4f2535f xhci: Handle command completion and timeout race
b9d00d7 usb: host: xhci: Fix possible wild pointer when handling abort command
529a5a0 usb: xhci: fix possible wild pointer
4766555 xhci: Fix race related to abort operation
de834a3 xhci: Use delayed_work instead of timer for command timeout
69973b8 Linux 4.9
The fixes for command queue races will go to usb-linus and stable, the
reworks for stop ep watchdog timer will go to usb-next.
Still completely untested, (well it compiles)
Felipe gave instructions how to modify dwc3 driver to timeout on address
devicecommands to test these, I'll try to set that up.
All additional testing is welcome, especially if you can trigger timeouts
and races
-Mathias
Below is the latest code. I put my comments in line.
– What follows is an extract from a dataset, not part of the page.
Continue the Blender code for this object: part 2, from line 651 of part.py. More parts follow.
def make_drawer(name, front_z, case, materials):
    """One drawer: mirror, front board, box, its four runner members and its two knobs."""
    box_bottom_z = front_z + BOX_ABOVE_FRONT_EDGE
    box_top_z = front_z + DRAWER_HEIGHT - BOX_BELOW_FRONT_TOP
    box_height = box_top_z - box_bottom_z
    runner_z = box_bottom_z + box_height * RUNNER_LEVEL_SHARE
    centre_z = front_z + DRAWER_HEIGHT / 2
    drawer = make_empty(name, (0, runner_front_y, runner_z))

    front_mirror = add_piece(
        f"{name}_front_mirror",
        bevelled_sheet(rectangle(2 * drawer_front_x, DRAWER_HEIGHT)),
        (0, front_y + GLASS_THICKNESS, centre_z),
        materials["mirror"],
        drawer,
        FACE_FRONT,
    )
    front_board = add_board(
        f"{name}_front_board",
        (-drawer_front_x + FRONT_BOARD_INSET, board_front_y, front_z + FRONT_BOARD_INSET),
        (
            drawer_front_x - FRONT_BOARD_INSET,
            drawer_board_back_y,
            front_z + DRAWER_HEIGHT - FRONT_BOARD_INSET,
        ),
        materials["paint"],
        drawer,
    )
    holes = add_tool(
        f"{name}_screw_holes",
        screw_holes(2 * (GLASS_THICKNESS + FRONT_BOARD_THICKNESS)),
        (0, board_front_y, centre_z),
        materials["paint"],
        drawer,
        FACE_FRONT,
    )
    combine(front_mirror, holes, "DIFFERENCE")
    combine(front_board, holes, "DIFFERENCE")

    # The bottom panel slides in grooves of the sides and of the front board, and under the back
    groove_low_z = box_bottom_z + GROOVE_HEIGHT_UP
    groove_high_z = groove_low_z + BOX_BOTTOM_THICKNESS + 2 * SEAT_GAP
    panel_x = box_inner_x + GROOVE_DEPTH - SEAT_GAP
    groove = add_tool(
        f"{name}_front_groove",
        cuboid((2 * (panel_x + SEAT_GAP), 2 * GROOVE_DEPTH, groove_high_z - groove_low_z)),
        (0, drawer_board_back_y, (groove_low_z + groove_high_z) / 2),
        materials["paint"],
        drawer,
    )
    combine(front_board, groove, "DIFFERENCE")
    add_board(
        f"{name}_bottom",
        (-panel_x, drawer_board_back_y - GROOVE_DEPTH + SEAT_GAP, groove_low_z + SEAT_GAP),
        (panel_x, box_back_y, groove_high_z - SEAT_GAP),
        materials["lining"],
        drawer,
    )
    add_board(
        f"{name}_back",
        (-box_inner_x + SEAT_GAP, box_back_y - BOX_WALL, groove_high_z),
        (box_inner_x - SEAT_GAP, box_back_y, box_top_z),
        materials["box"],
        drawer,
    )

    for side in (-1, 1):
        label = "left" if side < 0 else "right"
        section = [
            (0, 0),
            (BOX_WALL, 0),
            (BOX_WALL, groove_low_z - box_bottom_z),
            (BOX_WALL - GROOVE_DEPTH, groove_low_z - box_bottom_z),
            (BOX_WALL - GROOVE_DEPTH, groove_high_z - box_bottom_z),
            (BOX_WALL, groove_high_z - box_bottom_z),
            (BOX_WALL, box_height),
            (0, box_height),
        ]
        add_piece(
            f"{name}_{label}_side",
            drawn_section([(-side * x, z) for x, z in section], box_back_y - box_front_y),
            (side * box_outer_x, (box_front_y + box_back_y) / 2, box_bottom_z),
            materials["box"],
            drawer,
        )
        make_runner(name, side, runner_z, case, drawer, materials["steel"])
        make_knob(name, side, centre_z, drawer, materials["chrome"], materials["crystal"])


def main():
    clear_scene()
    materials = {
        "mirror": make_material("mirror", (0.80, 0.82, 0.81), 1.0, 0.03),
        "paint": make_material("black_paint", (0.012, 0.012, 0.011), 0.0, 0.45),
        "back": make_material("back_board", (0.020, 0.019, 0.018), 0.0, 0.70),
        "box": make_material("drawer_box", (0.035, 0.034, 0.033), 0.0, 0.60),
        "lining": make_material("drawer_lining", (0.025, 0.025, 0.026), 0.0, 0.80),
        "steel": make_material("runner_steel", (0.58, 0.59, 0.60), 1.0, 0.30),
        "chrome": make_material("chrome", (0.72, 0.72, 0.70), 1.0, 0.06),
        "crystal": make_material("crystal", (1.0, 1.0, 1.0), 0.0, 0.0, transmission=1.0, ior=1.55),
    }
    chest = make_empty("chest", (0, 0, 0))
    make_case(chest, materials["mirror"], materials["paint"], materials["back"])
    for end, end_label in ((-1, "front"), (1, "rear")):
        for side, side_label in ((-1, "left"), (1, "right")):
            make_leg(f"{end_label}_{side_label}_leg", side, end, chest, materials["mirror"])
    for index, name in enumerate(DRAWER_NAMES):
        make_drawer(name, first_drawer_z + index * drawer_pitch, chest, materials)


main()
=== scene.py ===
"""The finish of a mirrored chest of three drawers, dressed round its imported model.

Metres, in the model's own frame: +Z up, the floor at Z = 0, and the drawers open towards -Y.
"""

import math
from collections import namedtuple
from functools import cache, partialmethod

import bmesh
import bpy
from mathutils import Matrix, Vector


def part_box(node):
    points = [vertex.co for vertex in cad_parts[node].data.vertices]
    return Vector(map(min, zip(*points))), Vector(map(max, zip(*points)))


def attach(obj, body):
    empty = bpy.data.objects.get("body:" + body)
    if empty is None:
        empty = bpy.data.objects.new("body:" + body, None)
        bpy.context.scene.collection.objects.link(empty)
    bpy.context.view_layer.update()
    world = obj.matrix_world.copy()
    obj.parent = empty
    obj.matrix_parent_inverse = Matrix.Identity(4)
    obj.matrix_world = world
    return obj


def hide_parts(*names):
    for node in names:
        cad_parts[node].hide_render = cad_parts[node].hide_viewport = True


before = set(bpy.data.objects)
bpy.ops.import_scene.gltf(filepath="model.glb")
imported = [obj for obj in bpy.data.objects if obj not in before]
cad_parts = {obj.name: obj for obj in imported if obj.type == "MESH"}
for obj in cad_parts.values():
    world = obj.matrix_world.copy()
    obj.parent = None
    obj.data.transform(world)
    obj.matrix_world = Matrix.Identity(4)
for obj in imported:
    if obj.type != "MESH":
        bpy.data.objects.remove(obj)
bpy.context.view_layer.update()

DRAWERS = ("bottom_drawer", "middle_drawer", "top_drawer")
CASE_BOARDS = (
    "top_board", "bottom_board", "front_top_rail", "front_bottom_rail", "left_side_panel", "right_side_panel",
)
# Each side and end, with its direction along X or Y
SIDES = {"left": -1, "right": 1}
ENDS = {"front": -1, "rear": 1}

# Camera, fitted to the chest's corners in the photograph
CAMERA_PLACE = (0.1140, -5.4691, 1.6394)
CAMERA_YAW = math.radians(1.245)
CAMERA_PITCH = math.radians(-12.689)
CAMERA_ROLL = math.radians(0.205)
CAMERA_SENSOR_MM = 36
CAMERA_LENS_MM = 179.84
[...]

322 static int xhci_abort_cmd_ring(struct xhci_hcd *xhci)
323 {
324 u64 temp_64;
325 int ret;
326
327 xhci_dbg(xhci, "Abort command ring\n");
328
329 reinit_completion(&xhci->cmd_ring_stop_completion);
330
331 temp_64 = xhci_read_64(xhci, &xhci->op_regs->cmd_ring);
332 xhci_write_64(xhci, temp_64 | CMD_RING_ABORT,
333 &xhci->op_regs->cmd_ring);
We should hold xhci->lock when we are modifying xhci registers
at runtime.
Makes sense, but we need to unlock it before sleeping or waiting for completion.
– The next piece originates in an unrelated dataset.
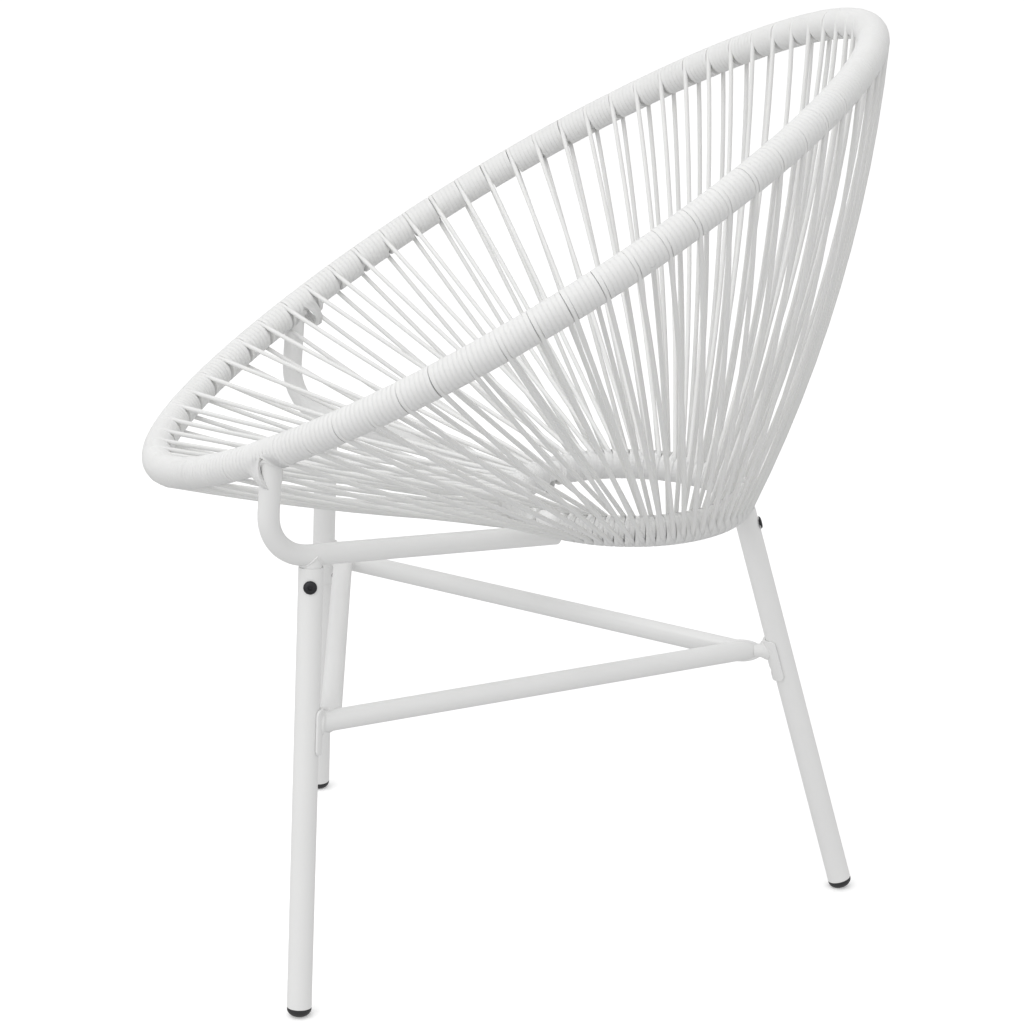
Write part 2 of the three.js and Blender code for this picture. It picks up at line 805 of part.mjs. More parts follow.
const blackRubber = materialOf(rubber, 0.6, 0);
const blackBolt = materialOf(blackSteel, 0.4, 0.8);
const zincSteel = materialOf(zinc, 0.4, 0.9);
for (const place of ['front_left', 'front_right', 'rear']) {
  const leg = legOf(place);
  addPiece(`leg_${place}`, legTube(place, leg), paintedSteel);
  addPiece(`leg_stub_${place}`, stub(place, leg), paintedSteel);
  addPiece(`leg_bolt_${place}`, legBolt(place, leg), blackBolt);
  addPiece(`leg_nut_${place}`, weldNut(place, leg), zincSteel);
  addPiece(`foot_plug_${place}`, footPlug(leg), blackRubber);
  addPiece(`brace_saddle_${place}`, saddle(place), paintedSteel);
  addPiece(`brace_screw_${place}`, saddleScrew(place), blackBolt);
}
addPiece('brace_side_left', braceSide(1), paintedSteel);
addPiece('brace_side_right', braceSide(-1), paintedSteel);
addPiece('brace_cross', braceCross(), paintedSteel);

// The origin lies on the floor under the middle of the whole chair.
const extent = new THREE.Box3().setFromObject(chair);
chair.position.y = -(extent.min.y + extent.max.y) / 2;

export default chair;
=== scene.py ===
import math
import random

import bmesh
import bpy
import numpy as np
from mathutils import Matrix, Vector


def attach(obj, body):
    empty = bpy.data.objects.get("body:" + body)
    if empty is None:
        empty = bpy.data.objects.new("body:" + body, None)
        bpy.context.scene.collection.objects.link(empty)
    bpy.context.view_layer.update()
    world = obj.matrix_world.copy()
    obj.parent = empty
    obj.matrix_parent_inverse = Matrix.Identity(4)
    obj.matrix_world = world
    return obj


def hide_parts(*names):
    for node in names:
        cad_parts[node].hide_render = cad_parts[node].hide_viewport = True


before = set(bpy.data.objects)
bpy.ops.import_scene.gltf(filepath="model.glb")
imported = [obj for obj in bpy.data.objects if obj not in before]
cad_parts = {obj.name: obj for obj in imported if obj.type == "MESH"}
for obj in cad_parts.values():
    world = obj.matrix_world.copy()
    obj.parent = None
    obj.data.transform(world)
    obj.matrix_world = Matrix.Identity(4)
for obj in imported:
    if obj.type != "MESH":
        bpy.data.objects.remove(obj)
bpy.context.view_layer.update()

# Sizes of the chair, in metres. The whole chair is centred between its front and back.
CENTRE_SHIFT = Vector((0, -0.000736, 0))
FIT = 0.0003
LIP = 0.0003
WELD_SINK = 0.0004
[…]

I need to look into that in more detail.
But this was an issue already before these changes.
The retry of setting CMD_RING_ABORT is not necessary according to
previous discussion. We have cleaned code for second try in
xhci_handle_command_timeout(). Need to clean up here as well.
Yes it can be cleaned up as well, but the two cases are a bit different.
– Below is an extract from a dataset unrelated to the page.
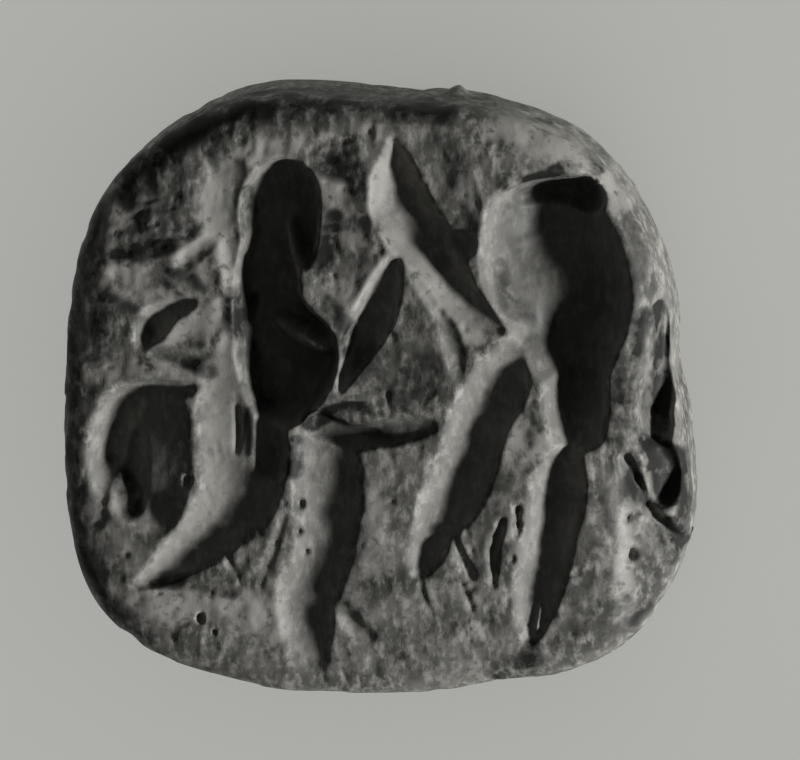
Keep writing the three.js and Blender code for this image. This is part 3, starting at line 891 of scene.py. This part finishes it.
# %% [markdown]
# ## The worn side
#
# The girdle was ground by hand and has been knocked: it is uneven, has shallow dents, and one small
# knob is left on the upper side. Changing the outline formula would draw each of these as a crease from
# top to bottom, so instead the finished points are moved in or out along their bearing.

# %% Wear the girdle and leave a knob on it
RUB_DEPTH = 0.06
RUB_CELL = (0.5, 0.4)
RUB_LEAST = -0.2
DENT_DEPTH = 0.1
DENT_CELL = (0.9, 0.7)
DENTS_ABOVE = 0.35
INSET = 0.012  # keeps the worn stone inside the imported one
SIDE_WIDTH = 0.1  # the outer tenth of the way out is worn
KNOB_PLACE = (12.06, 4.7)  # along the girdle from the right, and up from the floor
KNOB_HALF = (0.3, 0.35)
KNOB_OUT = 0.37
around = np.arctan2(points[:, 1], points[:, 0]) * USUAL_REACH
share_out = np.hypot(points[:, 0], points[:, 1]) / reach_at(around / USUAL_REACH)
on_side = np.clip((share_out - 1) / SIDE_WIDTH + 1, 0.0, 1.0)
worn = RUB_DEPTH * np.maximum(lattice_noise(around, points[:, 2], *RUB_CELL, 11), RUB_LEAST) + INSET
worn = worn + DENT_DEPTH * np.maximum(lattice_noise(around, points[:, 2], *DENT_CELL, 12) - DENTS_ABOVE, 0.0)
off_along = (around - KNOB_PLACE[0]) / KNOB_HALF[0]
off_up = (points[:, 2] - KNOB_PLACE[1]) / KNOB_HALF[1]
knob = KNOB_OUT * np.exp(-(off_along**2) - off_up**2)
points[:, :2] *= 1 + ((knob - worn * on_side) / USUAL_REACH)[:, None]
points[:, :2] -= OUTLINE_MIDDLE
print(f"the side is worn by up to {worn.max():.2f} mm, and the knob stands out by {knob.max():.2f} mm")

# %% Make the stone's object
mesh = bpy.data.meshes.new("worn_stone_seal")
mesh.from_pydata((points * MM).tolist(), [], faces)
mesh.validate()
stone = bpy.data.objects.new("worn_stone_seal", mesh)
bpy.context.scene.collection.objects.link(stone)
no_cuts = np.zeros_like(wear_and_light_below)
# The pale patches hold wear and painted highlights, the dark patches stains and painted shade, and the cut
# depth drives the paler cuts and painted shade of the finish.
for name, over_face, below in (
    ("cut", DEEP, no_cuts),
    ("wear_and_painted_light", PALE_WEAR_AND_PAINTED_LIGHT, wear_and_light_below),
    ("stain_and_painted_shade", STAINS_AND_PAINTED_SHADE, stain_and_shade_below),
):
    attribute = mesh.attributes.new(name, "FLOAT", "POINT")
    attribute.data.foreach_set("value", np.concatenate([over_face.reshape(-1), below]))
mesh.shade_smooth()
print(stone.name, "carries the attributes", [attribute.name for attribute in mesh.attributes])

# %% [markdown]
# ## The string hole
#
# The hole was bored from both sides with a thin drill, so it narrows towards the middle, and the string
# has worn its mouths a little wider. A boolean cuts it, because the hole has to leave a clean edge in a
# curved flank.

# %% Shape of the bore
HOLE_HEIGHT = 3.1
HOLE_MIDDLE_RADIUS = 0.95
HOLE_MOUTH_RADIUS = 1.15
HOLE_HALF_LENGTH = 11.0
HOLE_STEPS = 60
HOLE_SIDES = 48
DRILL_RIDGE = 0.02
DRILL_RIDGE_PACE = 9.0  # radians of the ridges' wave in each millimetre


def make_bore():
    """A closed round bar, thinner in the middle, with slight ridges from the drill, to be cut away."""
    along = np.linspace(-HOLE_HALF_LENGTH, HOLE_HALF_LENGTH, HOLE_STEPS + 1)
    out = abs(along) / HOLE_HALF_LENGTH
    width = HOLE_MIDDLE_RADIUS + (HOLE_MOUTH_RADIUS - HOLE_MIDDLE_RADIUS) * out
    width = width + DRILL_RIDGE * np.sin(along * DRILL_RIDGE_PACE)
    turn = np.linspace(0, 2 * math.pi, HOLE_SIDES, endpoint=False)
    corners = [
        (x, w * math.cos(a), HOLE_HEIGHT + w * math.sin(a)) for x, w in zip(along, width) for a in turn
    ]
    sides = []
    for i in range(HOLE_STEPS):
        for j in range(HOLE_SIDES):
            k = (j + 1) % HOLE_SIDES
            low, high = i * HOLE_SIDES, (i + 1) * HOLE_SIDES
            sides.append((low + j, low + k, high + k, high + j))
    sides.append(tuple(reversed(range(HOLE_SIDES))))
    sides.append(tuple(range(HOLE_STEPS * HOLE_SIDES, (HOLE_STEPS + 1) * HOLE_SIDES)))
    made = bpy.data.meshes.new("bore")
    made.from_pydata((np.array(corners) * MM).tolist(), [], sides)
    return bpy.data.objects.new("bore", made)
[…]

The cleaned up one was about command ring not starting again after it was
stopped.
This second try is a workaround for what we thought was the command ring failing
to stop in the first place, but is most likely due to the race that OGAWA
Hirofumi
fixed. It races if the stop command ring interrupt happens between writing the
abort
bit and polling for the ring stopped bit. The interrupt hander may start the
command
ring again, and we would believe we failed to stop it in the first place.
This race could probably be fixed by just extending the lock (and preventing
interrupts) to cover both writing the abort bit and polling for the command ring
running bit, as you pointed out here previously.
But then again I really like OGAWA Hiroumi's solution that separates the
command ring stopping from aborting commands and restarting the ring.
The current way of always restarting the command ring as a response to
a stop command ring command really limits its usage.
So, with this in mind most reasonable would be to
1. fix the lock to cover abort+CRR check, and send it to usb-linus +stable
2. rebase OGAWA Hirofumi's changes on top of that, and send to usb-linus only
3. remove unnecessary second abort try as a separate patch, send to usb-next
4. remove polling for the Command ring running (CRR), waiting for completion
is enough, if completion times out then we can check CRR. for usb-next
I'll fix the typos these patches would introduce. Fixing old typos can be done as separate
patches later.
-Mathias